I felt I was owed an explanation, but I never pressed for one. I couldn't have put her on the spot like that, but a reason would have been helpful. Was it something I said or did? Did she get wind of the fact that I was a year younger than she, and that made some sort of difference to her?
Our friends could offer no reasons, or perhaps they just declined. As time went on we became very good friends and I never stopped caring for her as a friend. Still, she never, ever revealed why she snuggled up to me on that boat, or just let our brief romance wither like it had. But, I think there's a certain romantic cachet to heartbreak with swirls of mystery about it. (It still F'ing hurts).
In hindsight I can pick out a few details, a few clues. I recall another guy who was persistently interested in her.
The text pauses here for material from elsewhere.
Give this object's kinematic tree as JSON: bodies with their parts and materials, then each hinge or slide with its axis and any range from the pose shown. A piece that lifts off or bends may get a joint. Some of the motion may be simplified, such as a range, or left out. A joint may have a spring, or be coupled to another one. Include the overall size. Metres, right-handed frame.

Perhaps she clung to me to dissuade him from further pursuit.
And as I came to know her better I realized she was not satisfied with her life, brought up in a blue-collar Irish home. Perhaps she thought I, a product of the old triple-decker neighborhood, was by circumstance benighted by my environment. If she only gave me a chance; I wanted to flee and be rid of it myself.
I give myself credit for not demanding an explanation, or acting out against her rejection, as I've known knuckleheads much older than a 16-year-old kid to do. Nope, I just let it go, mystery unsolved. I handled it like Paladin would have. I was classy.
When I last saw her, she was a single mother. Who was the dad? Another mystery with no explanation given, nor asked. She had cut her beautiful dark hair short by then and her face had the patina that comes with care and grief and just having lived.
I still cherish her memory, and the mystery ... but especially the magic she brought into my life. Yes, the hurt was definitely worth it.